Alexander the coppersmith did me much evil: the Lord reward him according to his works: Of whom be thou ware also; for he hath greatly withstood our words. 2 Timothy 4:14-15

I wrote unto the church: but Diotrephes, who loveth to have the preeminence among them, receiveth us not. Wherefore, if I come, I will remember his deeds which he doth, prating against us with malicious words: and not content therewith, neither doth he himself receive the brethren, and forbiddeth them that would, and casteth them out of the church. 3 John 1:9-10

So what’s it all mean?

We’ve seen that pointing out error is not the same as lifting a hand against the Lord’s anointed. We’ve seen that pointing out error will not result in she bears killing us. We’ve seen examples of naming names. So when should we name names?
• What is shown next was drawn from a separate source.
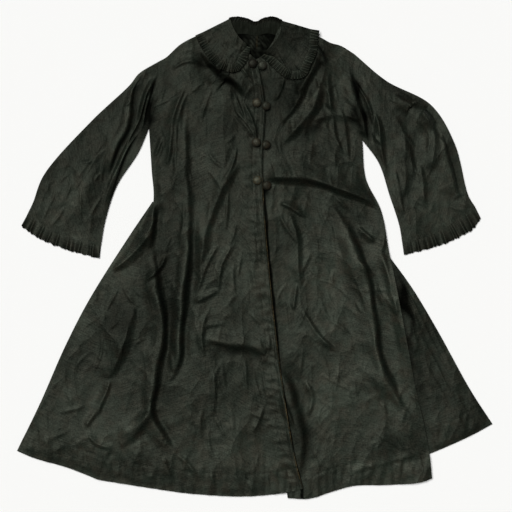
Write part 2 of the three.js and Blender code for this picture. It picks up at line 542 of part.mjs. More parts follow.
function button(name, place, tilt) {
  const profile = BUTTON_RINGS.map((r) => new THREE.Vector2(r.share * BUTTON_RADIUS, r.high * BUTTON_HEIGHT));
  const geometry = new THREE.LatheGeometry(profile, BUTTON_SIDES);
  geometry.rotateX(Math.PI / 2);
  const mesh = new THREE.Mesh(geometry, buttonSilk);
  mesh.name = name;
  const slope = Math.tan(THREE.MathUtils.degToRad(tilt));
  let seat = 0;
  for (let dx = -BUTTON_BASE; dx <= BUTTON_BASE; dx += 1) {
    for (let dy = -BUTTON_BASE; dy <= BUTTON_BASE; dy += 1) {
      const x = place.x + dx;
      const y = place.y + dy;
      const onLap = x < edgeAt(RIGHT_FRONT_EDGE, y) + 1;
      const cloth = upper(x, y) + CLOTH + (onLap ? lapLift(x, y) : 0);
      if (Math.hypot(dx, dy) <= BUTTON_BASE) seat = Math.max(seat, cloth + dx * slope);
    }
  }
  mesh.position.set(place.x, place.y, seat + BUTTON_CLEAR);
  mesh.rotation.y = THREE.MathUtils.degToRad(tilt);
  return mesh;
}

const coat = new THREE.Group();
coat.add(back(), rightSidePanel(), leftSidePanel(), leftFront(), rightFront());
coat.add(...sleeve('right', {
  head: RIGHT_ARMSCYE, cuff: RIGHT_CUFF_SEAM, left: RIGHT_SLEEVE_OUTER, right: RIGHT_SLEEVE_INNER,
}));
coat.add(...sleeve('left', {
  head: [...LEFT_ARMSCYE].reverse(), cuff: LEFT_CUFF_SEAM, left: LEFT_SLEEVE_INNER, right: LEFT_SLEEVE_OUTER,
}));
coat.add(...cuffFrills('right', RIGHT_CUFF_SEAM, RIGHT_CUFF_EDGE));
coat.add(...cuffFrills('left', LEFT_CUFF_SEAM, LEFT_CUFF_EDGE));
coat.add(collarFall(), ...neckBand());
coat.add(...collarHalf('right', RIGHT_COLLAR_NECK, RIGHT_COLLAR_EDGE, 26, lapLift));
coat.add(...collarHalf('left', LEFT_COLLAR_NECK, LEFT_COLLAR_EDGE, 28, () => 0));
BUTTON_PAIRS.forEach((pair, k) => {
  coat.add(button(`button_front_${k + 1}`, pair.onFront, 0));
  coat.add(button(`button_edge_${k + 1}`, pair.atEdge, EDGE_BUTTON_TILT));
});

export default coat;
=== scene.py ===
"""Mourning coat of black silk, laid flat on its back on a pale surface and seen from straight above."""
from collections import namedtuple

import bpy
import numpy as np
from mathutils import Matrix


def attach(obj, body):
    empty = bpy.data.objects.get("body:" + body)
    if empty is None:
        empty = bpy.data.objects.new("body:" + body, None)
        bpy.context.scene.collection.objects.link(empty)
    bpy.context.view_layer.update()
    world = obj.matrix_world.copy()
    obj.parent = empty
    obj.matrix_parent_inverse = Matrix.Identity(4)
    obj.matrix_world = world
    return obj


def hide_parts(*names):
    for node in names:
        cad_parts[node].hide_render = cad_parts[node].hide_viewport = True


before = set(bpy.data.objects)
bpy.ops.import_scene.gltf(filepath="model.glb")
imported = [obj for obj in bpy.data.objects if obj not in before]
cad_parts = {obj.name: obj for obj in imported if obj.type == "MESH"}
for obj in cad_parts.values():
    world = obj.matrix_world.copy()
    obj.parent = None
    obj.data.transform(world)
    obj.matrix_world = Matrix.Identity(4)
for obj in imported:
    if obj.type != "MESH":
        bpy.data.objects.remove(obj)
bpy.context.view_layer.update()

# Surface, light and camera. The coat lies on a plain pale table under a large soft light from the
# upper left and weaker ones round it. The lens is long and looks straight down.
MM = 0.001
PICTURE_SIDE = 512            # pixels
MM_PER_PIXEL = 2.2
PICTURE_CENTRE = (3.3, 2.2)   # mm from the middle of the coat
LENS_HEIGHT = 3.4             # metres
SENSOR = 36.0                 # mm
TABLE_SIDE = 20.0             # metres
TABLE_COLOUR = (0.93, 0.93, 0.915)
TABLE_ROUGHNESS = 0.9
AMBIENT = 0.055
KEY_FROM = (-0.26, 0.32, 0.91)
KEY_STRENGTH = 3.3
KEY_SPREAD = np.radians(40)   # a large soft light
FILL_FROM = (0.75, -0.35, 0.55)
FILL_STRENGTH = 0.05
FILL_SPREAD = np.radians(60)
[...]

If a man is teaching something in direct contradiction to the scriptures, he should be named. If it is something of a gray area, we shouldn’t be so dogmatic. We could approach that person in a respectful manner and discuss the teaching. In the end, in gray areas, it is OK to disagree and leave it at that. However, in clear cases of error – like teaching that God can get tired or that He does not know what He can do – we should point out that error so others will not follow. We are to contend for the faith (Jude 3) – God has given us that task. It is our duty keep the church pure by withdrawing from and pointing out false teachers. Don’t just sweep the false teaching under a rug and hope that no one will be misled. We are in a battle and if our doctrines are weakened, how can we stand?